Architectural design of the venues can also raise protectable IP considerations, particularly where venues incorporate distinctive and recognizable features that may be covered under copyright, design rights, and/or trademark depending on the applicable jurisdiction. In parallel, stadiums increasingly rely on proprietary technology systems, such as ticketing platforms, biometric access controls, security infrastructure, and in-venue connectivity solutions. These systems may be protected by patents, copyrights, or trade secrets and licensed under complex vendor agreements.
From a commercial perspective, these IP assets and related rights are typically embedded in broader contractual frameworks that allocate ownership, usage rights, and enforcement responsibilities among stakeholders. These agreements often must account for long-term lifecycle issues, including upgrades, rebranding, and termination scenarios.
Entering the Stadium
As we zoom into the venue, the density of IP rights and obligations increases significantly. While one partner may hold the naming rights for the stadium, others may secure the right to name the field or court or other distinct areas within an arena. Sponsor signage, digital displays, and in-game promotions rely on carefully negotiated trademark rights and usage parameters. These rights are often layered across multiple sponsors and categories, requiring precise drafting to address exclusivity, adjacency conflicts, and evolving digital activation strategies.
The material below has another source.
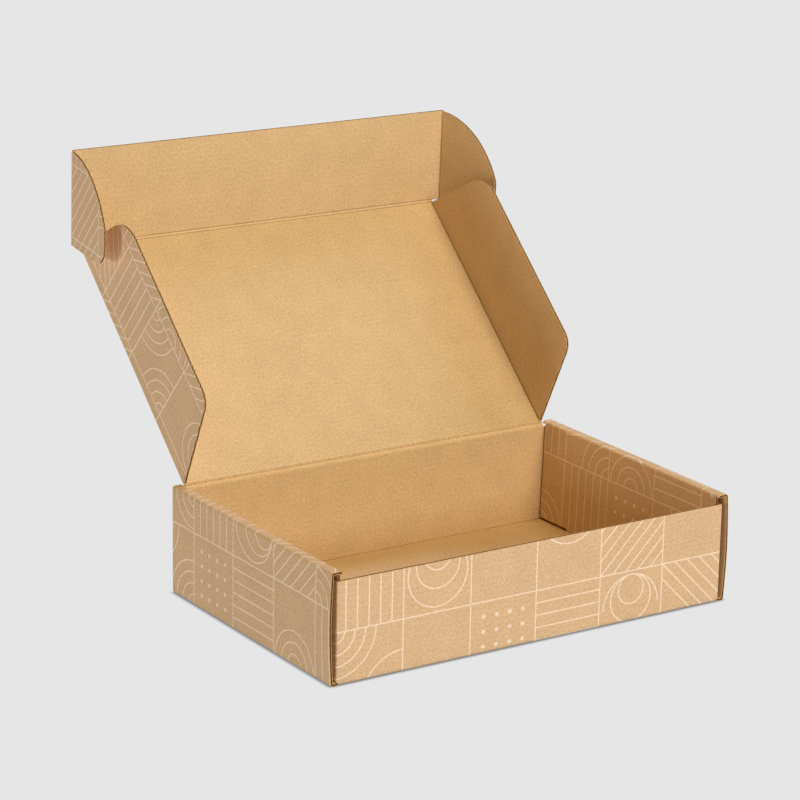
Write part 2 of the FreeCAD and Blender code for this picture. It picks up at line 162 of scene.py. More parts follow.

Broadcasting and streaming introduce another layer of complexity. The live simultaneous or time-delayed transmission of sporting events is protected by copyright, and the allocation of those rights between leagues, broadcasters, and digital platforms is central to revenue generation. Key issues include territorial exclusivity, sublicensing rights, content formats, and distribution across traditional and over-the-top (OTT) platforms.
Additionally, the near-instantaneous sharing of clips and highlights by fans and third parties on social media raises ongoing questions around infringement, fair use, and platform liability, while rights holders must balance enforcement with the commercial benefits of fan engagement.
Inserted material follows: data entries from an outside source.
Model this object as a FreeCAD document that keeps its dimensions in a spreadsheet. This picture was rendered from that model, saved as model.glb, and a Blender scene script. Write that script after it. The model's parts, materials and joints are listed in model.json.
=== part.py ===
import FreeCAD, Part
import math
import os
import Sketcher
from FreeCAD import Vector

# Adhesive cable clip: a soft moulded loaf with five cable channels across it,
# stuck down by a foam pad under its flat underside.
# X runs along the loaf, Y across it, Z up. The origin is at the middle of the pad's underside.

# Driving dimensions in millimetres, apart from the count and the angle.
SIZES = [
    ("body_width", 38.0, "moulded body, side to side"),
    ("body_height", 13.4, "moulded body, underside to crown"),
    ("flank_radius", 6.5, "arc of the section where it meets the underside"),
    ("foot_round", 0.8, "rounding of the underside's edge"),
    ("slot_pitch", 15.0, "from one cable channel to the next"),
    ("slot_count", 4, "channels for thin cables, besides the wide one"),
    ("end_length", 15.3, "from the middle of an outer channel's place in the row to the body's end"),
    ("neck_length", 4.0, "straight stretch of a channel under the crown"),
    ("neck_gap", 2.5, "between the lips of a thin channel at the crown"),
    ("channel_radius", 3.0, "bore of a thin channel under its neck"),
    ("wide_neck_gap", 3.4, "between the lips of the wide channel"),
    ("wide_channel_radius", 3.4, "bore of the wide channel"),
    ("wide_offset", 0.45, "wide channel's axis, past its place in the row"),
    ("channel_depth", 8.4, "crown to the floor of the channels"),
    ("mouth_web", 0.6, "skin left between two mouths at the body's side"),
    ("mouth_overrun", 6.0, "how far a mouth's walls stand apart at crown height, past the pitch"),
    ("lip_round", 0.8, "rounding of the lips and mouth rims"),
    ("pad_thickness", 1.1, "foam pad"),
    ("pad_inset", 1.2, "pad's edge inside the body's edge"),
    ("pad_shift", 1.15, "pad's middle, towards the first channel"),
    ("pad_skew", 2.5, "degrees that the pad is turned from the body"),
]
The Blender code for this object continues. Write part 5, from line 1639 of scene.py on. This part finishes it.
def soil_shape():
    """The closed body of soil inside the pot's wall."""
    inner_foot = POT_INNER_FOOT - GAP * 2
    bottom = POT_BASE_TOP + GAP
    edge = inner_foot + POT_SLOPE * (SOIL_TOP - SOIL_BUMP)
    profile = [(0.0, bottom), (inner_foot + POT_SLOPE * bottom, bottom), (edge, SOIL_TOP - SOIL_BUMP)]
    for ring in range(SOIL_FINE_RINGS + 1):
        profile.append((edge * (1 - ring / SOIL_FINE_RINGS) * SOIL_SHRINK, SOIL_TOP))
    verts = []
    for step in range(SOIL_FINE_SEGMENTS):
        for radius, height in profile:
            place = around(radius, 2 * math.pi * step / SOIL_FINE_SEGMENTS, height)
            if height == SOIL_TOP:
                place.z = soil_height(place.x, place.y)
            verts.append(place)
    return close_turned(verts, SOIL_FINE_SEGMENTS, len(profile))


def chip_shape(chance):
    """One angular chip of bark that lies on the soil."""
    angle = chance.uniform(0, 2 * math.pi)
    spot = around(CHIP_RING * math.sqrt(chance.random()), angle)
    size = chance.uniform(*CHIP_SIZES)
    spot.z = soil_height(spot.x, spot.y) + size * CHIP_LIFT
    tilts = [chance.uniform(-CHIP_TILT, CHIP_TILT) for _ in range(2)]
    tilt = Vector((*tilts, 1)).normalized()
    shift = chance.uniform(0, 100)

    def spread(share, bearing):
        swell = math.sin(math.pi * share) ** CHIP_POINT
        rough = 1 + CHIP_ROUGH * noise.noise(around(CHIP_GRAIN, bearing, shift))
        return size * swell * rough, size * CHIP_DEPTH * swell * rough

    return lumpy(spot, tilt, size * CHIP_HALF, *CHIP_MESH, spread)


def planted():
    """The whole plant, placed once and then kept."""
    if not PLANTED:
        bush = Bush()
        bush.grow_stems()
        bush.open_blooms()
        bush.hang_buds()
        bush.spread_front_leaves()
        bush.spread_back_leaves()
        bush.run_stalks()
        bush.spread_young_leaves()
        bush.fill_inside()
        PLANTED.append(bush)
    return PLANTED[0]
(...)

Event branding and enforcement also play a critical role, particularly for major international competitions. Rights holders invest heavily in trademark protection and anti-ambush marketing strategies, often enforcing “clean zones” (i.e., perimeters around venues where unauthorized commercial activity is prohibited), including protective restrictions in ticketing agreements, and coordinating enforcement across multiple jurisdictions, online marketplaces, and digital platforms in real time.
The Athletes
Zooming in to the level of the individual athlete, IP intersects directly with personal brand and commercial opportunity. NIL rights have transformed the sports landscape, particularly in the United States, enabling athletes to monetize their persona and personal brands through endorsements, sponsorships, and licensing arrangements.
These arrangements raise complex legal and commercial questions, including around the following:
- Ownership and control of trademarks associated with an athlete and the right to use these trademarks and content featuring the athlete in the future
- Conflicts between athlete endorsement deals and team or league sponsorship arrangements
- Restrictions imposed by governing bodies, institutions, or collectively bargained agreements
Beyond NIL, athletes’ publicity rights and personal brands are increasingly managed as structured portfolios of IP assets, owned and exploited by “loan-out” companies, with value tied to licensing, media rights, merchandising, service arrangements, and long-term endorsement relationships. These rights are often negotiated in parallel with employment, participation, and sponsorship agreements, requiring careful alignment across contractual frameworks.
Furthermore, both professional and college sports have seen significant commercial development in recent years related to the growing prevalence of uniform patch sponsorships and other on-person branding arrangements. In many leagues, athletes are now contractually required to display sponsor logos on jerseys, helmets, or other gear, effectively turning their on-field presence into a platform for brand visibility. Conflicts may arise when the sponsor displayed on an athlete’s uniform is a competitor of the brand an athlete endorses personally—and these conflicts need to be navigated, typically through contractually negotiated mechanisms.
These sponsorship arrangements are rooted in trademark licensing and the commercialization of publicity rights, sitting at the intersection of team, league, sponsor, and athlete IP interests. They raise questions of consent, compensation, and control over how an athlete’s likeness and associated brand assets are commercially exploited. They also require close coordination with athletes’ individual endorsement portfolios, particularly where personal sponsorships may compete or conflict with league or team-level deals.
The Equipment
Finally, at the most granular level, innovation in sports equipment and performance technology is driven by IP protection. Patents play a central role in safeguarding advances in materials, biomechanics, and functionality, including footwear design, protective gear, and performance-enhancing equipment.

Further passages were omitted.